Directions ->
Output all lines exactly, with nothing added or dropped.

********

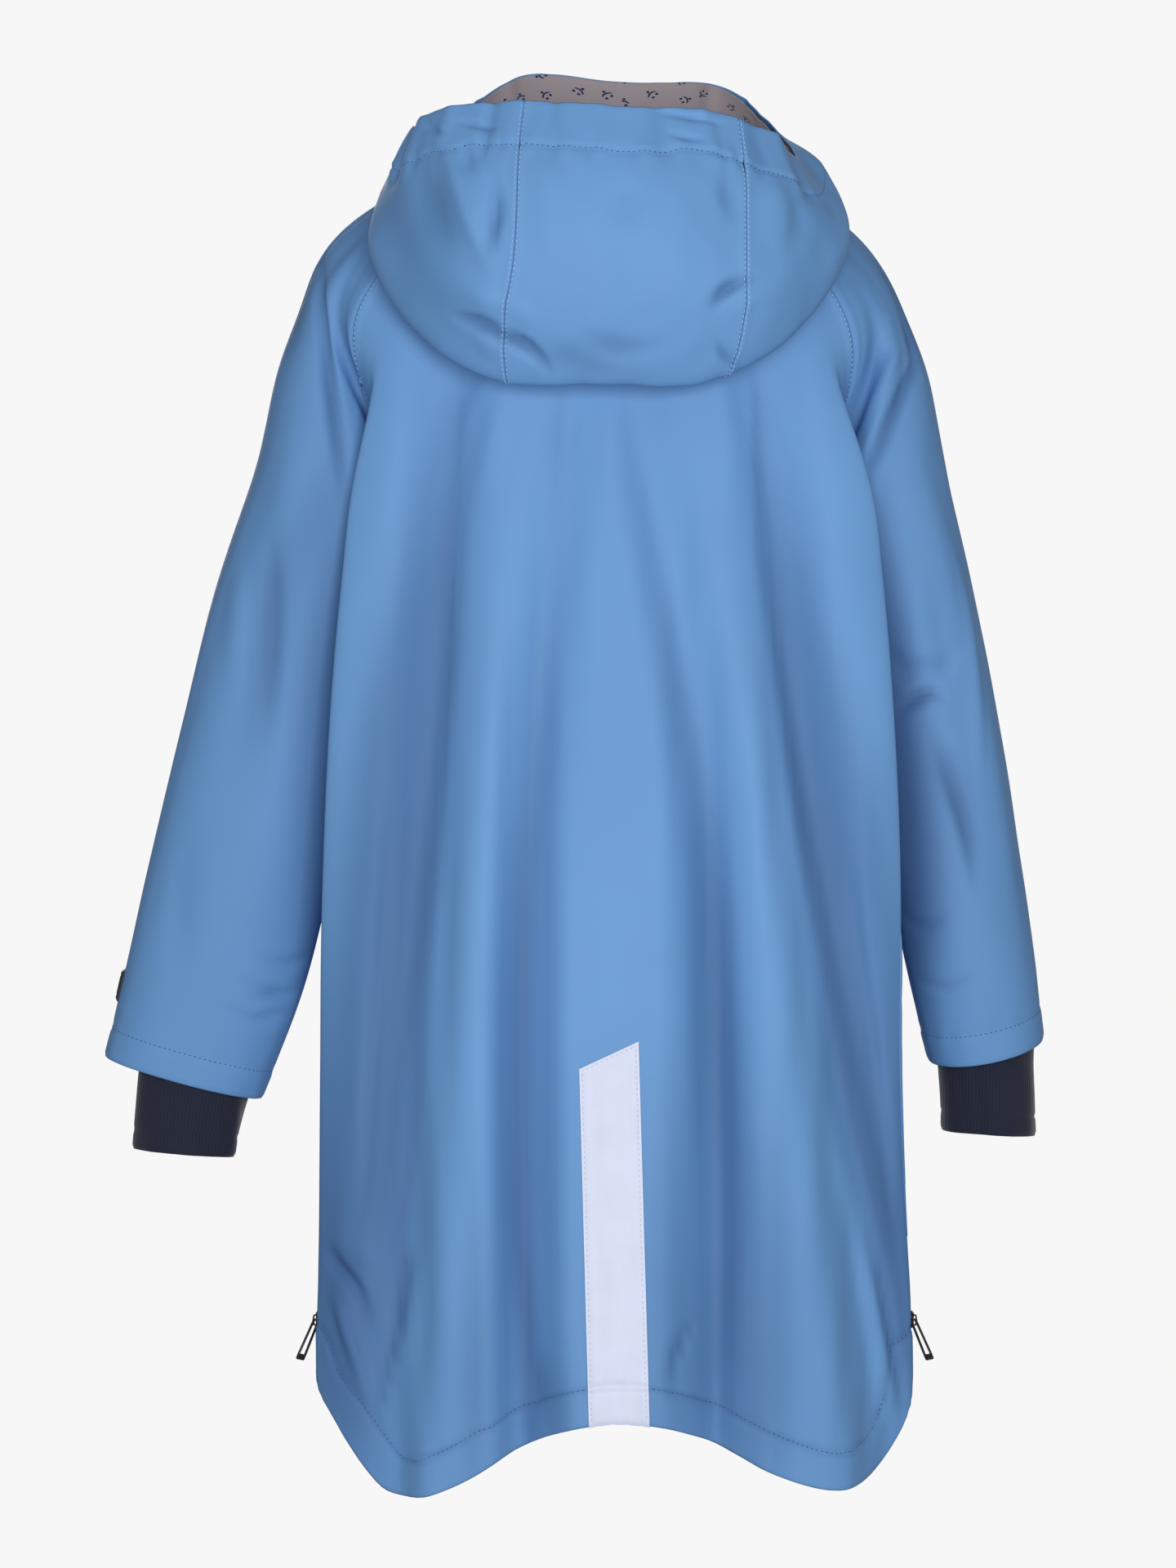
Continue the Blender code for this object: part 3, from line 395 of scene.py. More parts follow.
def hood_point(angle, t):
    """Hood point: angle in degrees from the centre back, t 0 at the neckline, 1 at the rim."""
    turn = (angle + 180) % 360 - 180
    size = abs(turn)

    def at(name):
        return look_up(HOOD, HOOD_COLUMNS, "angle", size, name)

    base = neckline(size)
    rings = ("under", "fold", "belly", "upper", "rim")
    reaches = [math.hypot(base.x, base.y)] + [at(ring + "_r") for ring in rings]
    heights = [base.z + HOOD_BASE_RISE] + [at(ring + "_z") for ring in rings]
    r = spline(HOOD_RINGS, reaches, t)
    z = spline(HOOD_RINGS, heights, t)
    if turn < 0:
        z -= at("right_drop") * smooth_step(HOOD_RINGS[3], 1.0, t)
    spread = math.atan2(base.x, base.y) * (1 - t) + math.radians(size) * t
    spread = math.copysign(spread, turn)
    shift = HOOD_SHIFT * math.cos(spread) * smooth_step(0.0, HOOD_RINGS[1], t)
    return Vector((r * math.sin(spread) + shift, r * math.cos(spread), z))


def seam_angle(side, t):
    """Angle of one of the hood's seams at place t up the hood."""
    size = look_up(HOOD_SEAMS, HOOD_SEAM_COLUMNS, "up", t, side)
    return size if side == "left" else -size


def hood_normal(angle, t):
    """Direction from the hood's outer cloth towards its inside."""
    step_a, step_t = 6.0, 0.05
    low, high = max(t - step_t, 0.0), min(t + step_t, 1.0)
    around = hood_point(angle + step_a, t) - hood_point(angle - step_a, t)
    up = hood_point(angle, high) - hood_point(angle, low)
    return around.cross(up).normalized()


# ---------------------------------------------------------------- surfaces
MM = 0.001
CREASE_STEP = 0.006                 # a crease's path is followed in steps of about this length
TROUGH_SHADE = 0.45                 # painted shade down in a deep trough


def cubic_weights(knots, values):
    """Matrix that takes samples at rising knots to smooth values at the given places."""
    knots = np.asarray(knots, float)
    values = np.asarray(values, float)
    count = len(knots)
    slopes = np.zeros((count, count))
    for k in range(count):
        low, high = max(k - 1, 0), min(k + 1, count - 1)
        slopes[k, high] += 1 / (knots[high] - knots[low])
        slopes[k, low] -= 1 / (knots[high] - knots[low])
    i = np.clip(np.searchsorted(knots, values, side="right") - 1, 0, count - 2)
    span = knots[i + 1] - knots[i]
    s = (values - knots[i]) / span
    s2, s3 = s * s, s * s * s
    rows = np.arange(len(values))
    weights = np.zeros((len(values), count))
    np.add.at(weights, (rows, i), 2 * s3 - 3 * s2 + 1)
    np.add.at(weights, (rows, i + 1), 3 * s2 - 2 * s3)
    weights += (s3 - 2 * s2 + s)[:, None] * span[:, None] * slopes[i]
    weights += (s3 - s2)[:, None] * span[:, None] * slopes[i + 1]
    return weights


class Sheet:
    """Grid of points of one cloth piece: rows run along it, columns across it.

    From row joined_from on, the last column is the same as the first.
    """

    def __init__(self, points, across, along, closed=False):
        self.points = np.asarray(points, float)
        self.across = np.asarray(across, float)
        self.along = np.asarray(along, float)
        self.closed = closed
        self.joined_from = 0 if closed else None
        # painted shade of each point, darkening the cloth's colour where shade falls
        self.shade = None
        self.print_places = None
        self.join()

    def join(self):
        """Bring the last column onto the first where they are one."""
        if self.joined_from is not None:
            self.points[self.joined_from:, -1] = self.points[self.joined_from:, 0]

    def refined(self, across, along):
        """The same sheet at other places across and along."""
        rows = cubic_weights(self.along, along)
        columns = cubic_weights(self.across, across)
        points = np.einsum("ra,sb,abk->rsk", rows, columns, self.points)
        return Sheet(points, across, along, self.closed)

    def turn_over(self):
        """Count the columns the other way, which swaps the inside and the outside."""
        self.points = self.points[:, ::-1]
        self.across = self.across[0] + self.across[-1] - self.across[::-1]

    def axes(self):
        """The points' x, y and z, each as a grid."""
        return (self.points[..., k] for k in range(3))

    def normals(self):
        """Outward directions."""
        du = np.gradient(self.points, axis=1)
        if self.closed:
            ring = self.points[:, :-1]
            du = (np.roll(ring, -1, axis=1) - np.roll(ring, 1, axis=1)) / 2
            du = np.concatenate([du, du[:, :1]], axis=1)
        normal = np.cross(du, np.gradient(self.points, axis=0))
        return normal / np.maximum(np.linalg.norm(normal, axis=2, keepdims=True), 1e-12)

    def distances(self):
        """Cloth distance of each point from the first column and from the first row."""
        du = np.linalg.norm(np.diff(self.points, axis=1), axis=2)
        dv = np.linalg.norm(np.diff(self.points, axis=0), axis=2)
        start_u, start_v = np.zeros((len(self.along), 1)), np.zeros((1, len(self.across)))
        return (np.concatenate([start_u, np.cumsum(du, axis=1)], axis=1),
                np.concatenate([start_v, np.cumsum(dv, axis=0)], axis=0))

    def edge_distance(self):
        """Cloth distance of each point from the nearer of the two long edges."""
        across, _ = self.distances()
        return np.minimum(across, across[:, -1:] - across)

    def foot_distance(self):
        """Cloth distance of each point from the last row."""
        _, down = self.distances()
        return down[-1] - down

    def push(self, height):
        """Move the points out along their normals."""
        self.points = self.points + self.normals() * height[..., None]
        self.join()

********

Solution to the exercise ->
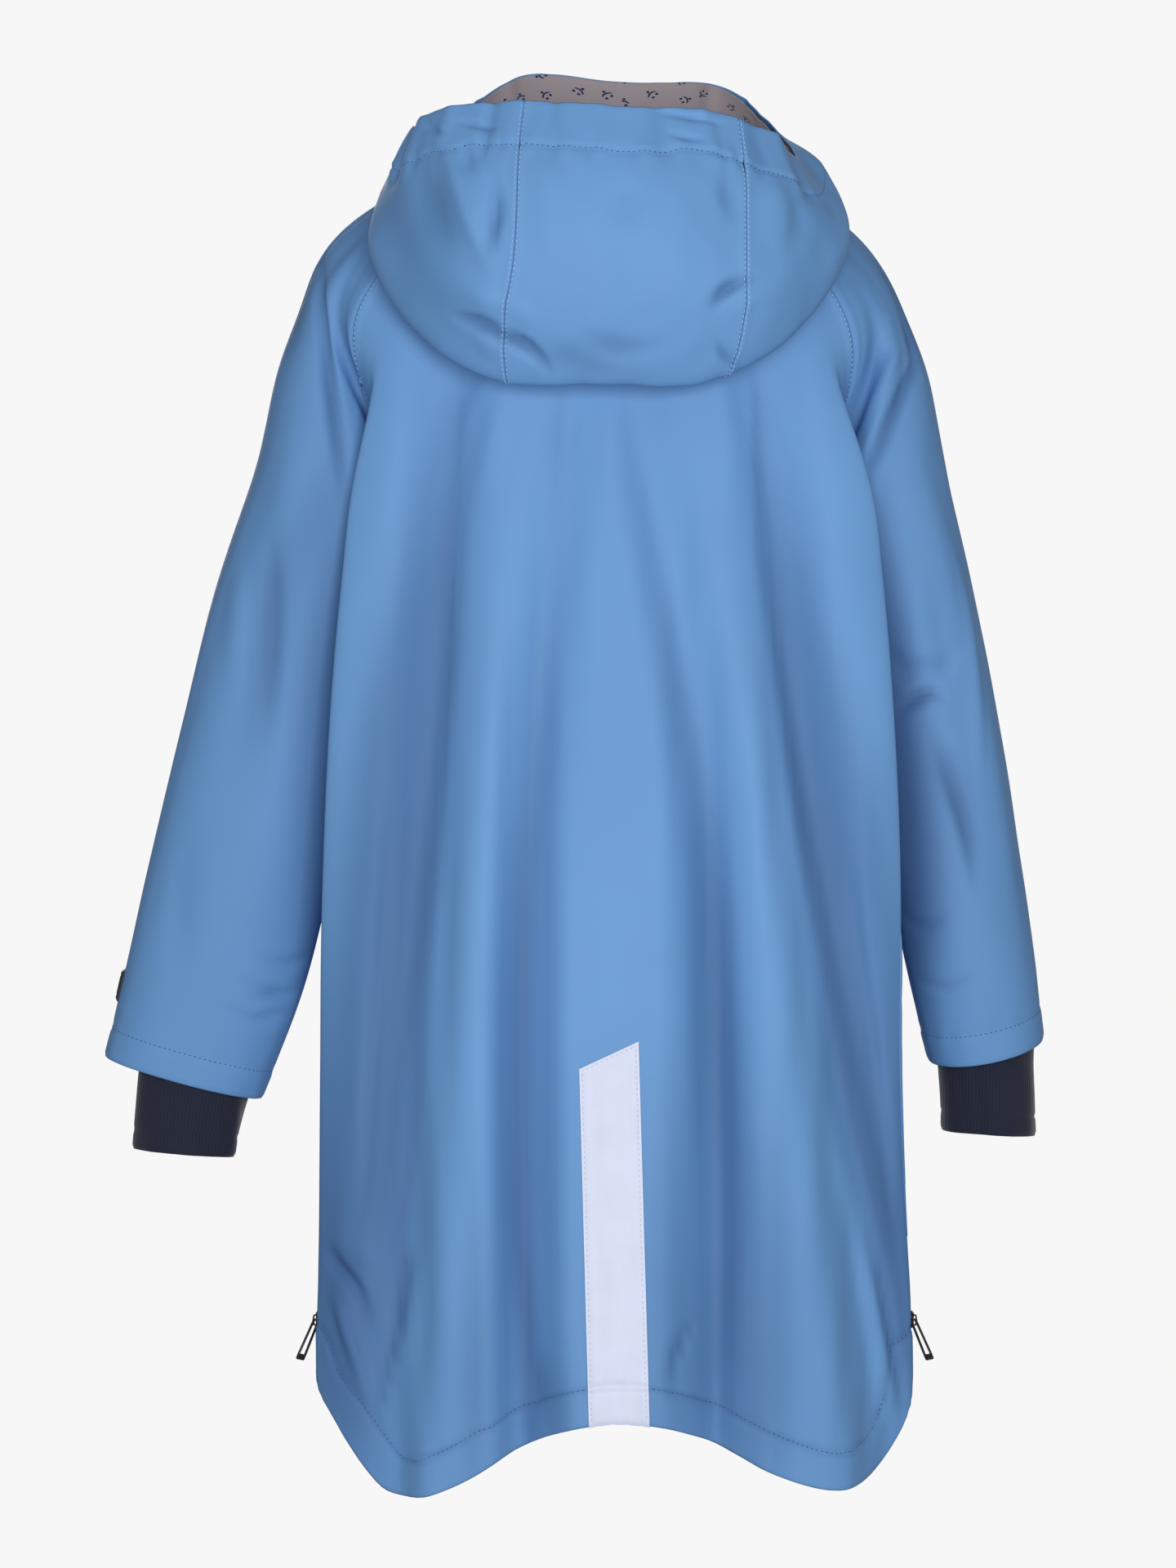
Continue the Blender code for this object: part 3, from line 395 of scene.py. More parts follow.
def hood_point(angle, t):
    """Hood point: angle in degrees from the centre back, t 0 at the neckline, 1 at the rim."""
    turn = (angle + 180) % 360 - 180
    size = abs(turn)

    def at(name):
        return look_up(HOOD, HOOD_COLUMNS, "angle", size, name)

    base = neckline(size)
    rings = ("under", "fold", "belly", "upper", "rim")
    reaches = [math.hypot(base.x, base.y)] + [at(ring + "_r") for ring in rings]
    heights = [base.z + HOOD_BASE_RISE] + [at(ring + "_z") for ring in rings]
    r = spline(HOOD_RINGS, reaches, t)
    z = spline(HOOD_RINGS, heights, t)
    if turn < 0:
        z -= at("right_drop") * smooth_step(HOOD_RINGS[3], 1.0, t)
    spread = math.atan2(base.x, base.y) * (1 - t) + math.radians(size) * t
    spread = math.copysign(spread, turn)
    shift = HOOD_SHIFT * math.cos(spread) * smooth_step(0.0, HOOD_RINGS[1], t)
    return Vector((r * math.sin(spread) + shift, r * math.cos(spread), z))


def seam_angle(side, t):
    """Angle of one of the hood's seams at place t up the hood."""
    size = look_up(HOOD_SEAMS, HOOD_SEAM_COLUMNS, "up", t, side)
    return size if side == "left" else -size


def hood_normal(angle, t):
    """Direction from the hood's outer cloth towards its inside."""
    step_a, step_t = 6.0, 0.05
    low, high = max(t - step_t, 0.0), min(t + step_t, 1.0)
    around = hood_point(angle + step_a, t) - hood_point(angle - step_a, t)
    up = hood_point(angle, high) - hood_point(angle, low)
    return around.cross(up).normalized()


# ---------------------------------------------------------------- surfaces
MM = 0.001
CREASE_STEP = 0.006                 # a crease's path is followed in steps of about this length
TROUGH_SHADE = 0.45                 # painted shade down in a deep trough


def cubic_weights(knots, values):
    """Matrix that takes samples at rising knots to smooth values at the given places."""
    knots = np.asarray(knots, float)
    values = np.asarray(values, float)
    count = len(knots)
    slopes = np.zeros((count, count))
    for k in range(count):
        low, high = max(k - 1, 0), min(k + 1, count - 1)
        slopes[k, high] += 1 / (knots[high] - knots[low])
        slopes[k, low] -= 1 / (knots[high] - knots[low])
    i = np.clip(np.searchsorted(knots, values, side="right") - 1, 0, count - 2)
    span = knots[i + 1] - knots[i]
    s = (values - knots[i]) / span
    s2, s3 = s * s, s * s * s
    rows = np.arange(len(values))
    weights = np.zeros((len(values), count))
    np.add.at(weights, (rows, i), 2 * s3 - 3 * s2 + 1)
    np.add.at(weights, (rows, i + 1), 3 * s2 - 2 * s3)
    weights += (s3 - 2 * s2 + s)[:, None] * span[:, None] * slopes[i]
    weights += (s3 - s2)[:, None] * span[:, None] * slopes[i + 1]
    return weights


class Sheet:
    """Grid of points of one cloth piece: rows run along it, columns across it.

    From row joined_from on, the last column is the same as the first.
    """

    def __init__(self, points, across, along, closed=False):
        self.points = np.asarray(points, float)
        self.across = np.asarray(across, float)
        self.along = np.asarray(along, float)
        self.closed = closed
        self.joined_from = 0 if closed else None
        # painted shade of each point, darkening the cloth's colour where shade falls
        self.shade = None
        self.print_places = None
        self.join()

    def join(self):
        """Bring the last column onto the first where they are one."""
        if self.joined_from is not None:
            self.points[self.joined_from:, -1] = self.points[self.joined_from:, 0]

    def refined(self, across, along):
        """The same sheet at other places across and along."""
        rows = cubic_weights(self.along, along)
        columns = cubic_weights(self.across, across)
        points = np.einsum("ra,sb,abk->rsk", rows, columns, self.points)
        return Sheet(points, across, along, self.closed)

    def turn_over(self):
        """Count the columns the other way, which swaps the inside and the outside."""
        self.points = self.points[:, ::-1]
        self.across = self.across[0] + self.across[-1] - self.across[::-1]

    def axes(self):
        """The points' x, y and z, each as a grid."""
        return (self.points[..., k] for k in range(3))

    def normals(self):
        """Outward directions."""
        du = np.gradient(self.points, axis=1)
        if self.closed:
            ring = self.points[:, :-1]
            du = (np.roll(ring, -1, axis=1) - np.roll(ring, 1, axis=1)) / 2
            du = np.concatenate([du, du[:, :1]], axis=1)
        normal = np.cross(du, np.gradient(self.points, axis=0))
        return normal / np.maximum(np.linalg.norm(normal, axis=2, keepdims=True), 1e-12)

    def distances(self):
        """Cloth distance of each point from the first column and from the first row."""
        du = np.linalg.norm(np.diff(self.points, axis=1), axis=2)
        dv = np.linalg.norm(np.diff(self.points, axis=0), axis=2)
        start_u, start_v = np.zeros((len(self.along), 1)), np.zeros((1, len(self.across)))
        return (np.concatenate([start_u, np.cumsum(du, axis=1)], axis=1),
                np.concatenate([start_v, np.cumsum(dv, axis=0)], axis=0))

    def edge_distance(self):
        """Cloth distance of each point from the nearer of the two long edges."""
        across, _ = self.distances()
        return np.minimum(across, across[:, -1:] - across)

    def foot_distance(self):
        """Cloth distance of each point from the last row."""
        _, down = self.distances()
        return down[-1] - down

    def push(self, height):
        """Move the points out along their normals."""
        self.points = self.points + self.normals() * height[..., None]
        self.join()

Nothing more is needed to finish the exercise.